Julio Valdeón
Los descentralizadores
Curiosamente nadie propone llevar las instituciones a Soria
Gana peso la idea del Estado como una inmensa «chaise longue», que antepone la ergonomía a la igualdad ante la ley. Gana fondo, tonelaje, músculo, acero, velocidad y potencia la política española concebida como una broma monstruosa o un plató televisivo donde vomitar simpáticas ocurrencias. Un circo inane, catódico y tontoide. Diseñado para debatir sobre estupideces y aparcar «sine die» lo que importa. Cobra nuevo prestigio, vaya, la vieja ocurrencia de Errejón y otras sobresalientes lumbreras, convencidas de que el secreto para combatir la deslealtad pasaba por ordenar el territorio, y el presupuesto, no olviden el presupuesto, como una timba donde siempre ganan los mejores matones. Los «bullies» de guardia. Insaciables como pirañas de vientre negro y aserrados colmillos.
Lo último para comprar los votos de nuestros entrañables xenófobos consiste en explicar que necesitamos con urgencia trasladar el Tribunal Constitucional a Tarragona, la Audiencia Nacional a Hernani, la Bolsa a Lugo, la Biblioteca Nacional a Barcelona y el Museo del Prado a Guernica.

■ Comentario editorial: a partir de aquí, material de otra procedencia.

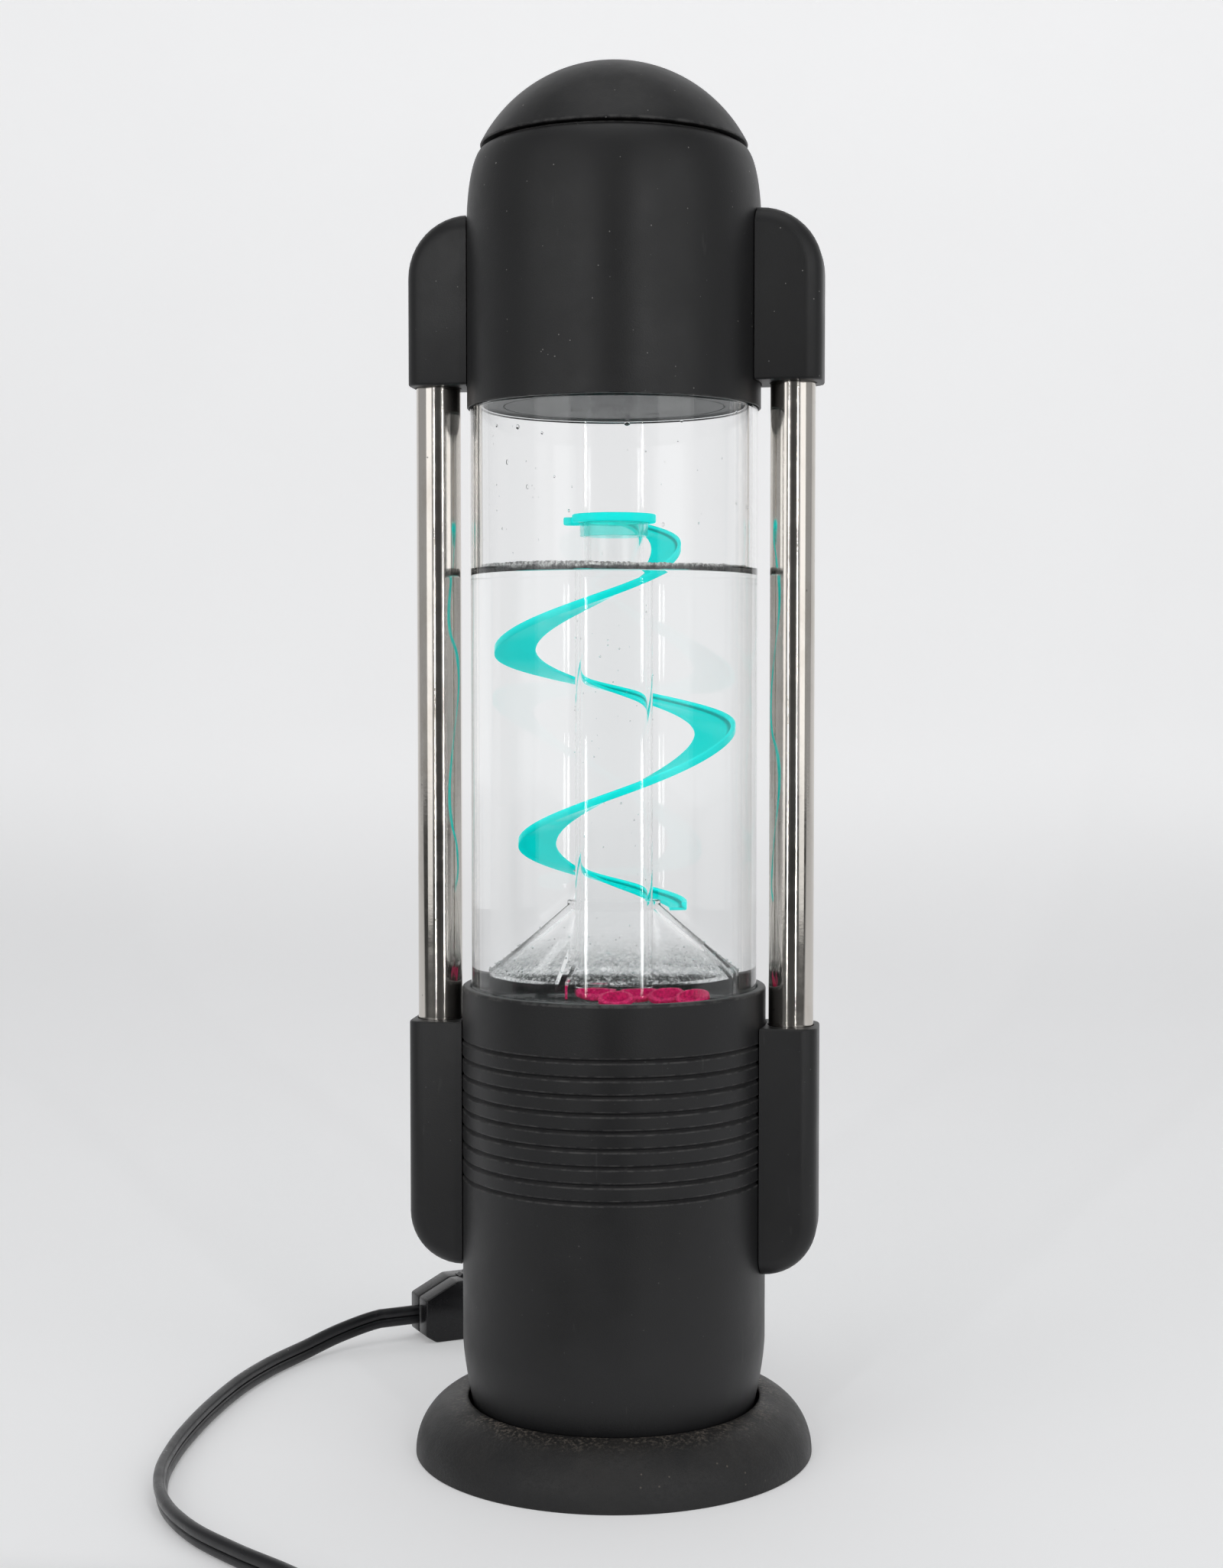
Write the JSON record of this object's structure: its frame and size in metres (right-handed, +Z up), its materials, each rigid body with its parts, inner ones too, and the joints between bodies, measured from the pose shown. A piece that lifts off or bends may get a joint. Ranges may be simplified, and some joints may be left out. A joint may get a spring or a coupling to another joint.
{
  "type": "water bubble lamp",
  "caption": "Tall water-filled bubble lamp: a clear tube with a spiral ramp between a ribbed pump base and a domed filler head, braced by steel side rods, with an in-line cord switch.",
  "frame": {"origin": "centre of the foot, on the surface the lamp stands on", "axes": "+Z up along the tank; the side rods stand on the X axis; the front of the lamp faces -Y and the cord leaves the foot at the back"},
  "size_m": [0.2145, 0.4112, 0.428],
  "materials": {
    "charcoal_plastic": "fine-textured moulded charcoal black",
    "foot_rubber": "matt black, dusty",
    "cord_black": "soft black vinyl",
    "polished_steel": "polished",
    "clear_acrylic": "clear, polished",
    "bulb_glass": "clear",
    "smoked_acrylic": "dark grey, smooth",
    "teal_acrylic": "translucent teal",
    "magenta_disc": "translucent magenta",
    "ferrite": "dark sintered",
    "motor_steel": "plain",
    "holder_ceramic": "unglazed",
    "plug_brass": "plain"
  },
  "bodies": {
    "lamp": {"action_disc_1": "magenta_disc", "action_disc_2": "magenta_disc", "action_disc_3": "magenta_disc", "action_disc_4": "magenta_disc", "action_disc_5": "magenta_disc", "base_plate": "charcoal_plastic", "base_screw_1": "polished_steel", "base_screw_2": "polished_steel", "base_screw_3": "polished_steel", "bracket_screw_1": "polished_steel", "bracket_screw_2": "polished_steel", "bracket_screw_3": "polished_steel", "bulb": "bulb_glass", "bulb_holder": "holder_ceramic", "cone_deck": "clear_acrylic", "cord_coil": "cord_black", "cord_gland": "foot_rubber", "cord_lead": "cord_black", "cord_run": "cord_black", "foot_ring": "foot_rubber", "impeller_pin": "polished_steel", "lower_housing": "charcoal_plastic", "lower_pod_left": "charcoal_plastic", "lower_pod_right": "charcoal_plastic", "lower_pod_screw_left": "polished_steel", "lower_pod_screw_right": "polished_steel", "lower_seal": "foot_rubber", "motor_body": "motor_steel", "motor_bracket": "polished_steel", "plug_blade_1": "plug_brass", "plug_blade_2": "plug_brass", "plug_body": "cord_black", "pump_cup": "clear_acrylic", "riser_tube": "clear_acrylic", "spiral_ramp": "teal_acrylic", "support_rod_left": "polished_steel", "support_rod_right": "polished_steel", "switch_screw_1": "polished_steel", "switch_screw_2": "polished_steel", "switch_shell_back": "cord_black", "switch_shell_front": "cord_black", "tank_floor": "clear_acrylic", "tank_tube": "clear_acrylic", "upper_housing": "charcoal_plastic", "upper_pod_left": "charcoal_plastic", "upper_pod_right": "charcoal_plastic", "upper_pod_screw_left": "polished_steel", "upper_pod_screw_right": "polished_steel", "upper_seal": "foot_rubber", "wheel_pin": "polished_steel"},
    "lid": {"dome_lid": "charcoal_plastic"},
    "cap": {"tank_cap": "smoked_acrylic"},
    "rotor": {"drive_magnet": "ferrite", "motor_shaft": "polished_steel"},
    "impeller": {"impeller": "charcoal_plastic"},
    "thumb_wheel": {"switch_wheel": "cord_black"}
  },
  "joints": [
    {"name": "lid_lift", "type": "slide", "parent": "lamp", "child": "lid", "axis": [0, 0, 1], "range_m": [0, 0.05]},
    {"name": "cap_lift", "type": "slide", "parent": "lamp", "child": "cap", "axis": [0, 0, 1], "range_m": [0, 0.05]},
    {"name": "motor_spin", "type": "hinge", "parent": "lamp", "child": "rotor", "pos_m": [0, 0, 0.11], "axis": [0, 0, 1], "continuous": true},
    {"name": "impeller_spin", "type": "hinge", "parent": "lamp", "child": "impeller", "pos_m": [0, 0, 0.125], "axis": [0, 0, 1], "continuous": true},
    {"name": "switch_wheel_turn", "type": "hinge", "parent": "lamp", "child": "thumb_wheel", "pos_m": [-0.0669, 0.122, 0.014], "axis": [0.5446, -0.8387, 0], "continuous": true}
  ],
  "couplings": [
    {"joint": "impeller_spin", "follows": "motor_spin", "ratio": 1}
  ]
}
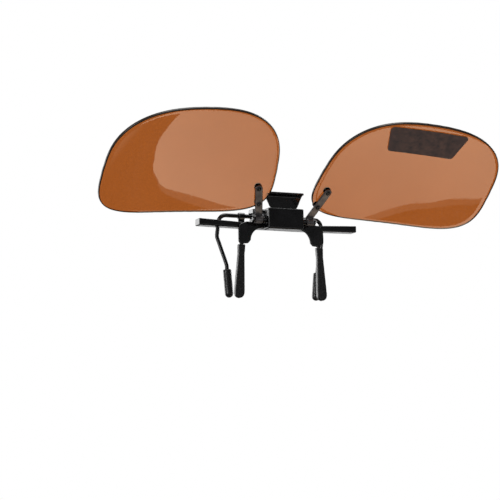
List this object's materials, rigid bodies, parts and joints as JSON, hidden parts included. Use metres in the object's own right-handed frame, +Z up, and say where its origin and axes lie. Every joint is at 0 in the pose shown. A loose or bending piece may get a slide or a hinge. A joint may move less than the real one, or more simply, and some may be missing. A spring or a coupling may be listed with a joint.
{
  "type": "flip-up clip-on sunglasses",
  "caption": "Brown rimless clip-on sunglasses, lenses flipped up on a central hinge, with a sprung clamp of rubber-covered legs and a thumb tab.",
  "frame": {"origin": "centre of the grip: midway between the front pads and the rear sleeves, on the mirror plane", "axes": "+X to the right seen from the front, across both lenses; +Y towards the wearer; +Z up"},
  "size_m": [0.1334, 0.0475, 0.0542],
  "materials": {
    "brown_lens": "polished brown tinted plastic, see-through",
    "black_plastic": "black moulded plastic, satin",
    "black_rubber": "black rubber dip, fine grain",
    "black_metal": "black lacquer, semi-gloss",
    "bracket_metal": "dark grey plated strip, satin",
    "steel": "darkened steel, satin",
    "dark_film": "thin dark self-adhesive film"
  },
  "bodies": {
    "clip_body": {"hinge_housing": "black_plastic", "front_yoke": "black_metal", "front_pad_left": "black_rubber", "front_pad_right": "black_rubber", "cross_bar": "black_plastic", "bar_screw_left": "steel", "bar_screw_right": "steel", "pivot_pin": "steel", "torsion_spring": "steel", "detent_leaf": "steel"},
    "clamp_lever": {"lever_body": "black_metal", "thumb_tab": "black_metal", "tab_rivet_left": "steel", "tab_rivet_right": "steel", "rear_wire_left": "black_metal", "rear_wire_right": "black_metal", "rear_sleeve_left": "black_rubber", "rear_sleeve_right": "black_rubber", "wire_crimp_left": "black_metal", "wire_crimp_right": "black_metal"},
    "lens_carrier": {"flip_axle": "steel", "detent_cam": "steel", "axle_spacer_left": "black_metal", "axle_spacer_right": "black_metal", "axle_cap_left": "black_metal", "axle_cap_right": "black_metal", "lens_bracket_left": "bracket_metal", "lens_bracket_right": "bracket_metal", "lens_left": "brown_lens", "lens_right": "brown_lens", "lens_screw_left_1": "black_metal", "lens_screw_left_2": "black_metal", "lens_screw_right_1": "black_metal", "lens_screw_right_2": "black_metal", "lens_nut_left_1": "black_metal", "lens_nut_left_2": "black_metal", "lens_nut_right_1": "black_metal", "lens_nut_right_2": "black_metal", "film_sticker": "dark_film"}
  },
  "joints": [
    {"name": "lens_flip", "type": "hinge", "parent": "clip_body", "child": "lens_carrier", "pos_m": [0, -0.0063, 0.0192], "axis": [1, 0, 0], "range_deg": [0, 129]},
    {"name": "clamp_pivot", "type": "hinge", "parent": "clip_body", "child": "clamp_lever", "pos_m": [0, -0.0039, 0.021], "axis": [1, 0, 0], "range_deg": [-9, 14], "stiffness_Nm_per_rad": 0.11, "springref_deg": -20.05, "deforming": ["torsion_spring"]}
  ]
}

Optimizar su funcionamiento, primar el mérito o yugular las cuotas partidistas son cuestiones secundarias frente al sueño de una nación repoblada a base de trasladar edificios, sedes y funcionarios. Curiosamente nadie propone llevar las instituciones a Soria, Guadalajara, Cuenca o Mérida. Pero sólo porque los imbéciles que allí resisten todavía no cultivan un ceceo con denominación de origen o un bable como un Frankenstein. Para optar con garantías a una Comisión del Mercado de Valores, un Consejo General del Poder Judicial o una Renfe como Dios manda y la plurinacionalidad dispone necesitas antes un lunar distintivo. Se trataría de justificar los carteles bilingües, las academias de la «Llingua», las policías gramaticales y los multipremiados caladeros de voto cautivo. Hay que trasladarlo todo a la última pedanía siempre y cuando cuente con su correspondiente guateque diferencial. Un lío más o menos propio que ayude a premiar las banderías, con sus mil y una identidades armadas sobre el compost del gregarismo, las dispensas estamentales, los chollos por cuna o Rh, suma y sigue. Como en otras estelares ocasiones, tantas, circulamos ante un brindis al sol, y a la luna, que no puede sustanciarse más que en declaraciones de intenciones. O en nuevos agravios, estos sí muy reales, que sumar a la ristra de privilegios con los que sucesivos gobiernos centrales premiaron a las comunidades ricas y los ejecutivos autonómicos más insolidarios. Al fondo de la ocurrencia late, como un diapasón de veneno, una nueva campaña teledirigida contra Madrid y los madrileños. Para luchar contra la España vacía, que lo es por razones que escapan a la licuefaccionada mente de nuestros cabezas de yema, para sobreponernos a lo que no lograron ni las grandes inversiones ni los libros color blanco nuclear, no hay como urdir una pancarta contra Madrid, rompeolas de todos los tópicos, injurias, matracas e insultos. A falta de mejores argumentos siempre resta acogerse al guión de la madrileñofobia, ese clásico moderno. En caso de duda, la culpa puede repartirse entre Yoko Ayuso, Isabel Ono y sus votantes, todos fachas.
Qué la izquierda española está en manos de cínicos que te rompen la beca si denuncias el supremacismo periférico lo sabemos con excesiva certeza. Que ronean de progresistas unos intelectuales con la chorra fuera, pueden corroborarlo con sólo leer sus tribunas contra la igualdad ante la ley, ese capricho francés cual labios de B.B. o lasciva canción de Gainsbourg. El problema español lo vamos a alquitranar, hornear, reparar, remendar, enmendar y niquelar multiplicando nuestro big bang centrífugo. Al paraíso por la desvertebración. Golpe a golpe. Verso a verso. Chollo a chollo. Hasta que de lo común no reste ni la idea.